One would be to limit the net income you earn each year to a sum that, with legitimate deductions and exemptions, would fall just below the minimum that is subject to income taxes. Could you subsist on so little income? Perhaps, if you gathered, begged, and produced for yourself—perhaps on a small subsistence farm—many of the necessities of life. Then too, you would qualify for various public programs to aid the poor, and you could justly take advantage of them provided you bore clear witness by your lifestyle against the government’s wrongdoing and used a substantial part of your time and energy in serving the nation’s common good—for example, by working to mitigate some of the injustices you rightly deplore.

Again, assuming you are right in thinking you do not have a vocation to be a priest, you might have a vocation to be a brother in some community—perhaps the Franciscans—that welcomes men called to religious life but not ordination. Life as a brother in a sound community would fulfill your wish to live simply. The sort of work you plan to do would make a welcome contribution to many communities. Finally, living in accord with your vow of poverty, you would have no personal income, and so, without violating the law, you would pay no income taxes.

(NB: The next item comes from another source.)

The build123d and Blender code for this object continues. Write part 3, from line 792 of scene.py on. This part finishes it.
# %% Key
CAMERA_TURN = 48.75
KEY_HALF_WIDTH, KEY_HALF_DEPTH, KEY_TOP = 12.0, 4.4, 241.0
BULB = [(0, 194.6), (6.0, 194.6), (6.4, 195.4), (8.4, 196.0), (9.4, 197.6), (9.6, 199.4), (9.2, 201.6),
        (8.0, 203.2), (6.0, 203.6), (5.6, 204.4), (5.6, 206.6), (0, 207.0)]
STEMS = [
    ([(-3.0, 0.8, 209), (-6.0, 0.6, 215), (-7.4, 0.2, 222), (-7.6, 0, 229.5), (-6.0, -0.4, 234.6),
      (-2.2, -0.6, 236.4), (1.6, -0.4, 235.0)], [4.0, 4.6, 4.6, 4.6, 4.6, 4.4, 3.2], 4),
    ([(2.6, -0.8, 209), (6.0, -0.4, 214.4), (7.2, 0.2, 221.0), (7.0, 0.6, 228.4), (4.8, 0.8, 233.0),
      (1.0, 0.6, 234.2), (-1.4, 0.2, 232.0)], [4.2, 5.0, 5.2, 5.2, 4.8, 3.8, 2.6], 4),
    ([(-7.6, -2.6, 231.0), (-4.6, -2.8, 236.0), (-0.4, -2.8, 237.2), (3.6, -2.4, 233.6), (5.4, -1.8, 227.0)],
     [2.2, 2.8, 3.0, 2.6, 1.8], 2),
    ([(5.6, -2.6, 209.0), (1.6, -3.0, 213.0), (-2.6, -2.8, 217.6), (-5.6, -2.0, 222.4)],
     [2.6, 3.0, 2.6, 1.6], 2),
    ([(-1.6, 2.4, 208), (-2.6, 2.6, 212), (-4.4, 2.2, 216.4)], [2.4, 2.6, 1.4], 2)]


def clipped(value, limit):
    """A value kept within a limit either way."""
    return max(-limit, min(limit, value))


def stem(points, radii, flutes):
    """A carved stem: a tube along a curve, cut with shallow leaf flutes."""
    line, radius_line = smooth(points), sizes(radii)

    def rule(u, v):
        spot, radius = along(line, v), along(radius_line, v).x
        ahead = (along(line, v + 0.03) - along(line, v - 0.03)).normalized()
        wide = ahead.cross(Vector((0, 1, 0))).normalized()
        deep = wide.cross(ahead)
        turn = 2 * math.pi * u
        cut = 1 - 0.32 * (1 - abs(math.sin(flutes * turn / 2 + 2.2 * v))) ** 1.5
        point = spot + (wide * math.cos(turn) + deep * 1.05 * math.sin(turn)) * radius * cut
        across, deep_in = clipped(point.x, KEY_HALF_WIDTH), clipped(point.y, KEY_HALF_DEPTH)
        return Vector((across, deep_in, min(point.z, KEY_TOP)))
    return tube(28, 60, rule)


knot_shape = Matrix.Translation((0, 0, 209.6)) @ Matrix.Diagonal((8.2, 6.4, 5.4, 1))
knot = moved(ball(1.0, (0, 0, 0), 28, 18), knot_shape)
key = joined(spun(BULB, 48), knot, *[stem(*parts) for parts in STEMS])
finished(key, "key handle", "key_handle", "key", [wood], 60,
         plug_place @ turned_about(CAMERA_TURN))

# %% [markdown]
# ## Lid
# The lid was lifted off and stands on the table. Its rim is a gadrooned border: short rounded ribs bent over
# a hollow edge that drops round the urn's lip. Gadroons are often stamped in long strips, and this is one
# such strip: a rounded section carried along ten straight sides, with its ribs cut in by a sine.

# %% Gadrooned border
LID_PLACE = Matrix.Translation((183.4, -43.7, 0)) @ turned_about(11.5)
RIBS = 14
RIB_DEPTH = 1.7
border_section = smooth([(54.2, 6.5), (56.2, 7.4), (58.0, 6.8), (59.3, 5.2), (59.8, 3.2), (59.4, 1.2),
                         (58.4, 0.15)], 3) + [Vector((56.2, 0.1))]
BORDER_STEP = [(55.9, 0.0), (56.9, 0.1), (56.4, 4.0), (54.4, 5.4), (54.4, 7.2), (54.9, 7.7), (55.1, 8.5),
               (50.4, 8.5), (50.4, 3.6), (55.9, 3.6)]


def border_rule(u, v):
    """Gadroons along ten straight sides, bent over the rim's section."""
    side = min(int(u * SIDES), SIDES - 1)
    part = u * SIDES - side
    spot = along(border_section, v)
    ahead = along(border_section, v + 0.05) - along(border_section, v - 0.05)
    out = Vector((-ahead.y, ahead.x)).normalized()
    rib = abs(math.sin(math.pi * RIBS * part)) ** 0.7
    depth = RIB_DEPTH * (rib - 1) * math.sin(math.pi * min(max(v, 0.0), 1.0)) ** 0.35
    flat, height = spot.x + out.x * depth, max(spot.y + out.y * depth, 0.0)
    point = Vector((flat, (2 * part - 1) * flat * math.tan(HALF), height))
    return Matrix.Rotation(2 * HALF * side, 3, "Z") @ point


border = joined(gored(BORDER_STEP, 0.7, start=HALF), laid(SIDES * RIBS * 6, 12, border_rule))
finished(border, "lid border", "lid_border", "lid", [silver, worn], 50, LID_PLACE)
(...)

375. See Mt 22.15–22, Mk 12.13–17, Lk 20.20–26; cf. Joseph A. Fitzmyer, S.J., The Gospel According to Luke (X–XXIV): Introduction, Translation, and Notes, Anchor Bible 28A (Garden City, N.Y.: Doubleday, 1985), 1289–98.

376. See LCL, 908–10; John Finnis, Joseph M. Boyle, Jr., and Germain Grisez, Nuclear Deterrence, Morality and Realism (Oxford: Oxford University Press, 1987), 342–64.

377. See LG 42–44, PC 13; John Paul II, Vita consecrata, 89–90, AAS 88 (1996) 465–66, OR, 3 Apr. 1996, xvii.